The First Purge has one shocking Trump-skewering scene that will get a lot of people talking

Rory Cashin

There are a fair few “ripped from the headlines” scenes to be found throughout.

“Witness the birth of an American tradition” warns the poster’s tagline, and while it was intended to tell the audience that they should get ready to watch how murder-night all kicked off, it also doubles as a description of the franchise itself.

Back in June 2013, we got the first Purge (lower case f), a tight-knit horror movie with Ethan Hawke and Queen Cersei in a not-too-distant future America, as two believers in the system who find themselves on the receiving end of a murderous gang’s violent intentions.

Despite not being very good (37% on Rotten Tomatoes), the $3 million production made just shy of $100 million at the worldwide box office, so of course a sequel was on the way.

July 2014 brought us The Purge: Anarchy, followed by The Purge: Election Night in July 2016, both of which were better than the original (56% and 55%, respectively), and made slightly more money at cinemas ($112 million and $118 million), but that second sequel really set up a potentially great future for the franchise, as it dealt with a female Presidential candidate looking to change America for the better.

It was a nice parallel to the now-parallel universe in which Hillary Clinton rules the States with a competent fist, but instead we got the Trump version, and it looked like The Purge was going to properly take aim at the new world order, as could be seen by the movie’s first poster for The First Purge (capital f).

Produced by Michael Bay (who is just coming off a horror win with A Quiet Place) and Jason Blum (the guy who assisted in skewering racial politics so perfectly with Get Out), there was hope that this could go all in, and properly make a horror about Trump’s America.

It goes back to the very first Purge night, put in place to deal with overpopulation and rising crime rates, and the reasoning behind how it becomes a reality isn’t exactly believable, but it doesn’t completely buckle the suspension of disbelief.

What does the movie in is the fact that it can’t decide if it wants to be a dark political commentary, or a dark horror movie, and ends up being neither, and somehow winds up as a weird action-thriller about racial tensions.

Without putting too fine a point on it, every single Caucasian person in the movie is evil, and practically every single person of colour (including the drug lord and the serial killer) is good, or gets a moment of redemption.

The set-pieces also seem like they were “ripped from the headlines”, and then had a plot somehow forcefully molded around them. A mass shooting at a black church, Russian interference with the outcome of the night, the KKK being legally backed by the leaders, white police officers closing in on a single black victim, but the ultimate Trump reference comes when leading lady Nya (Lex Scott Davis) gets attacked by a sexual assaulter on the street.

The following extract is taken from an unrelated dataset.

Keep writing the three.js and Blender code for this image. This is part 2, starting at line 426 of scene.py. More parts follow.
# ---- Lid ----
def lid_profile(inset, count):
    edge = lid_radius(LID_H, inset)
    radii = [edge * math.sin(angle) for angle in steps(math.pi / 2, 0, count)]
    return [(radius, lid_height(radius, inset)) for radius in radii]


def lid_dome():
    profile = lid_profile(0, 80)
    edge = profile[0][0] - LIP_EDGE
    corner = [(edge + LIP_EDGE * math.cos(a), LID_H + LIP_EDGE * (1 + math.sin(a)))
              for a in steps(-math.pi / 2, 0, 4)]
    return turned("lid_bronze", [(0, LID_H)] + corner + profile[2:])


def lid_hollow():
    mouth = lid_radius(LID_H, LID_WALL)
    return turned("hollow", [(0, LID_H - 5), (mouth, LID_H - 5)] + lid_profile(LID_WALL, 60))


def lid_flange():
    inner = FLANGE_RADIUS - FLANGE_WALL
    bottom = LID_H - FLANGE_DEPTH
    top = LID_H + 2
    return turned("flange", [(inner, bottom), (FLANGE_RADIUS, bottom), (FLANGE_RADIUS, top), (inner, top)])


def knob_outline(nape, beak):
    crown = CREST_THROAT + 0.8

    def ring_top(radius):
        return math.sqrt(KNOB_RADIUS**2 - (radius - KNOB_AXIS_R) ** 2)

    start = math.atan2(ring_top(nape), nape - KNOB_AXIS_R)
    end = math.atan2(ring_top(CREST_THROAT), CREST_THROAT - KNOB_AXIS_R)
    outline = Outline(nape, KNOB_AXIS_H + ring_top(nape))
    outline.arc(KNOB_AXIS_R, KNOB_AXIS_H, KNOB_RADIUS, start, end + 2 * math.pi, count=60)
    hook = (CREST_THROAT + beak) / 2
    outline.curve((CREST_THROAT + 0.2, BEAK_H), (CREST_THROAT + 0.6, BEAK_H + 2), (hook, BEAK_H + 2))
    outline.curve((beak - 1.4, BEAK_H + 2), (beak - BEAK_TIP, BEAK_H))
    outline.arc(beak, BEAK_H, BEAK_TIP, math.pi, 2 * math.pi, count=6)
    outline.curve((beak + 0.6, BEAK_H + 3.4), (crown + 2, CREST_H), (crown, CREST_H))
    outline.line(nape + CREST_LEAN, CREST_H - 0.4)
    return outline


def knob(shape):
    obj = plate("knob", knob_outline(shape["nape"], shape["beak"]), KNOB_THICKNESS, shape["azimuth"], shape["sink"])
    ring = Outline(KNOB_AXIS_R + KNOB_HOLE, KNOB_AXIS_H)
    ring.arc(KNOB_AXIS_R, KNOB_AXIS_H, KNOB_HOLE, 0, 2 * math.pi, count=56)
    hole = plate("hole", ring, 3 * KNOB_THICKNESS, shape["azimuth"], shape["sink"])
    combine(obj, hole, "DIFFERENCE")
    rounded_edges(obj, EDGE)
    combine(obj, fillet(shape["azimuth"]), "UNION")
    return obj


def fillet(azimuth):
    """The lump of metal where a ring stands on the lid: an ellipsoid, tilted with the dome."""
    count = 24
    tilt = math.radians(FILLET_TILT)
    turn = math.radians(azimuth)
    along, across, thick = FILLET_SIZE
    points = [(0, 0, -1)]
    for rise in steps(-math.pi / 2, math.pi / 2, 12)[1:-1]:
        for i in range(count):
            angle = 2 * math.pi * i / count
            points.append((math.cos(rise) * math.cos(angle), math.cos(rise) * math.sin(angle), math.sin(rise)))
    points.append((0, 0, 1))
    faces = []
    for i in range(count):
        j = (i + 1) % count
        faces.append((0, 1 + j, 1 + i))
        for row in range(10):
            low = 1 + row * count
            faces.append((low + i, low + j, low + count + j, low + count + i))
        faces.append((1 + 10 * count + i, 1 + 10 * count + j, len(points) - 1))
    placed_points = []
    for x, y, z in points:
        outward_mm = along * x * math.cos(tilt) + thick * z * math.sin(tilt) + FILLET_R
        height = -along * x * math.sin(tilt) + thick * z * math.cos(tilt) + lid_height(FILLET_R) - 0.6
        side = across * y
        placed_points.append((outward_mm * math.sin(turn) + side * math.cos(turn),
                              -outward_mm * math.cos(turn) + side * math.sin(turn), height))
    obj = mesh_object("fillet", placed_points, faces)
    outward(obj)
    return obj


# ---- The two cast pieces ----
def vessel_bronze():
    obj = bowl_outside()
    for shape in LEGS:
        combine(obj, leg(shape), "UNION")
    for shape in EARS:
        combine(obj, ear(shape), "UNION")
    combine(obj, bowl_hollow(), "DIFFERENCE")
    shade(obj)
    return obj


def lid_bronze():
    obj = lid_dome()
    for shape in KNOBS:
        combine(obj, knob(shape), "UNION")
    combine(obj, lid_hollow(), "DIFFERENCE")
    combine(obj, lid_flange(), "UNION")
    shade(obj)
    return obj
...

Partially tied up, Nya spots her attacker – who is wearing a babydoll’s face on his mouth, which screams “GA-GA!” non-stop throughout – who then proceeds to, and there’s no other way to put this, grab her by the genitals.

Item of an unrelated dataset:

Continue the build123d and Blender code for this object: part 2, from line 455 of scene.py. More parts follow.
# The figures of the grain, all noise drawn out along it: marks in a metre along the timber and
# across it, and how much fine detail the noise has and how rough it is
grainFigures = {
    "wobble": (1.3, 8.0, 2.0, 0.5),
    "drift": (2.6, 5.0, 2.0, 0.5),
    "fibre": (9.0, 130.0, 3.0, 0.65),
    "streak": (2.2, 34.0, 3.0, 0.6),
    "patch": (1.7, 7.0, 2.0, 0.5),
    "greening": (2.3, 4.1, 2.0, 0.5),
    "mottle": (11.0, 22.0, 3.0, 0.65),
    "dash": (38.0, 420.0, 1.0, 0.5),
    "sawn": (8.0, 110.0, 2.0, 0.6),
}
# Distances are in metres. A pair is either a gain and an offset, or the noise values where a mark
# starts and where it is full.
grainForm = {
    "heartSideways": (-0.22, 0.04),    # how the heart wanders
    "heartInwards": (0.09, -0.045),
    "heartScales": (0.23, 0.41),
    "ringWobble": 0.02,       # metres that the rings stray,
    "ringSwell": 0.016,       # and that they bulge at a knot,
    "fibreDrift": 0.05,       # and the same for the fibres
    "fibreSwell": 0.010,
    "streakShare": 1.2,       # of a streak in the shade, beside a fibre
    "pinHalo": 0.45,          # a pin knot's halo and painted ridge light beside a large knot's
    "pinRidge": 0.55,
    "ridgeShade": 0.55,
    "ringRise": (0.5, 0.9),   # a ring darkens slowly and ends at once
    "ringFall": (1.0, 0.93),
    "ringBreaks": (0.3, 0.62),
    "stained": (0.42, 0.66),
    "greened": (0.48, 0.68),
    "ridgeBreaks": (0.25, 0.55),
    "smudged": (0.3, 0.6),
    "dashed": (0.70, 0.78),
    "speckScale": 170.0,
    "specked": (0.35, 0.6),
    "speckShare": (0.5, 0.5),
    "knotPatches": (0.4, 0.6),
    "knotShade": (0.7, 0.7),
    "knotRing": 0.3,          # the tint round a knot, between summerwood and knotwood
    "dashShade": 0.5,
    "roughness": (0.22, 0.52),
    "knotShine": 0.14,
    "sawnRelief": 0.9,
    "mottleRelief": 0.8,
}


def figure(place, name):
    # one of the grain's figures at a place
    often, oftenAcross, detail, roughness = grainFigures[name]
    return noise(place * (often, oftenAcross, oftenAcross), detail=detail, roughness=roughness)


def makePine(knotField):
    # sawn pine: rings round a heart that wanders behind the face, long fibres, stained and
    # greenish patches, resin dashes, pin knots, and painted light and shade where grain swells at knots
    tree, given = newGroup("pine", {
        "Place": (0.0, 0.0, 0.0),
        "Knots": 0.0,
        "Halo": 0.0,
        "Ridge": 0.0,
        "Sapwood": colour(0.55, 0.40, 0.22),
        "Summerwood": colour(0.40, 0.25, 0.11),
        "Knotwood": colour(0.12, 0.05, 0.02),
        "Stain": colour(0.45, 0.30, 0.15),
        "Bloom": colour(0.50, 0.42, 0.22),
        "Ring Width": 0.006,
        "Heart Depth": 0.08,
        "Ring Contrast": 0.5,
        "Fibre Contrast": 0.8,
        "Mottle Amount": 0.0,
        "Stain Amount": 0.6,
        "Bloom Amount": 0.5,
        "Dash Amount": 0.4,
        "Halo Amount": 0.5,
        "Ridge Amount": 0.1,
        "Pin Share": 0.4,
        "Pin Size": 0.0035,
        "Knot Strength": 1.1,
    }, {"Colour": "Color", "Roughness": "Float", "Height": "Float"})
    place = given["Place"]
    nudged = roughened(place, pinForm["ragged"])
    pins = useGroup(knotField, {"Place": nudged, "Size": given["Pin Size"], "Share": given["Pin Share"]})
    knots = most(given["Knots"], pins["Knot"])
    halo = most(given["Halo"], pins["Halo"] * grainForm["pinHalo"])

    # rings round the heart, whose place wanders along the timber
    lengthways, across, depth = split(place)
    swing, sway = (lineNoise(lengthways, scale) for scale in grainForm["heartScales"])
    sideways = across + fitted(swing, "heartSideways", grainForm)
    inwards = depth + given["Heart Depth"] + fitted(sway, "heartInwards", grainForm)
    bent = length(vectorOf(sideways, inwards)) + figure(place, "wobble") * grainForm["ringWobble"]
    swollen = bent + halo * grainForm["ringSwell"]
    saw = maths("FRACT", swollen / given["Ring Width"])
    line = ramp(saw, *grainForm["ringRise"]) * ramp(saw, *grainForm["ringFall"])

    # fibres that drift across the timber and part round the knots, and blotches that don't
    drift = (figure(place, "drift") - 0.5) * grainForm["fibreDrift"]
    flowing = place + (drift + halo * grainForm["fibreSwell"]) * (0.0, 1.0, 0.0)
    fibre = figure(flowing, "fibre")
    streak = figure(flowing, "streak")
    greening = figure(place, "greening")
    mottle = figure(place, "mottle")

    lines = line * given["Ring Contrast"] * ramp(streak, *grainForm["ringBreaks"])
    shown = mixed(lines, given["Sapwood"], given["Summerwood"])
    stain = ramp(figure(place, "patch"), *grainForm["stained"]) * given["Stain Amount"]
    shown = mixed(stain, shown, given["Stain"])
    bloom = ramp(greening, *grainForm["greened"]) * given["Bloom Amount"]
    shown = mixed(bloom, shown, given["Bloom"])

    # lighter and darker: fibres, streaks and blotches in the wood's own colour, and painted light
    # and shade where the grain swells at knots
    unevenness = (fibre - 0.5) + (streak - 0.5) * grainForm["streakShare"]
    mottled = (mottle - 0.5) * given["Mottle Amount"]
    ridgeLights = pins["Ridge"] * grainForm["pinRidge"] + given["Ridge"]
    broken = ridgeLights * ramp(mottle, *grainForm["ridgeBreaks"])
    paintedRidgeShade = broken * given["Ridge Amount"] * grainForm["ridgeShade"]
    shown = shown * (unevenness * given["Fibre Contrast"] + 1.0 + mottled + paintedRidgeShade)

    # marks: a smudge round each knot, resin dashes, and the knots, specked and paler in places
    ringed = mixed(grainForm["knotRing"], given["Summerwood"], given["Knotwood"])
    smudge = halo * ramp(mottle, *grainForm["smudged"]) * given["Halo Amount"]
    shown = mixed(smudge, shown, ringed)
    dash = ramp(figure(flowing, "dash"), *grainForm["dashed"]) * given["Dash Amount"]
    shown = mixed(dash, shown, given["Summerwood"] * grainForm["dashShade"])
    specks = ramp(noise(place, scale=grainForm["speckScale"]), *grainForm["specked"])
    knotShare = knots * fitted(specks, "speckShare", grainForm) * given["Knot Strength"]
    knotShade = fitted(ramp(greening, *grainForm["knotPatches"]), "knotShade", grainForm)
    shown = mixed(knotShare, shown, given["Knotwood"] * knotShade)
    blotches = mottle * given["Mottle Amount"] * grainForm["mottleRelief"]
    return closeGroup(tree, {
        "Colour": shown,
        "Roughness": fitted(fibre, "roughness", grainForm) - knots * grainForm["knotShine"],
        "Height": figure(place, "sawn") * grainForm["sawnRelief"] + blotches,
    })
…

Fighting him off, Nya escapes, before screaming back at him “Pussy-grabbing motherfucker!”

It should be scary, and while it is kind of smart, it just ends up being funny. Which surely can’t have been the goal with a scene about attempted rape.

We appreciate the intent, The First Purge, but you just don’t have the IQ, or apparently the balls, to pull off a proper political statement (a la The Handmaid’s Tale), and in the process, you’ve completely stopped being a horror movie.

Headlines from the real world are far more psychologically scarring than this, so here’s hoping the next Purge, or even the upcoming TV series, will try harder.

The First Purge is in Irish cinemas from Wednesday 4 July.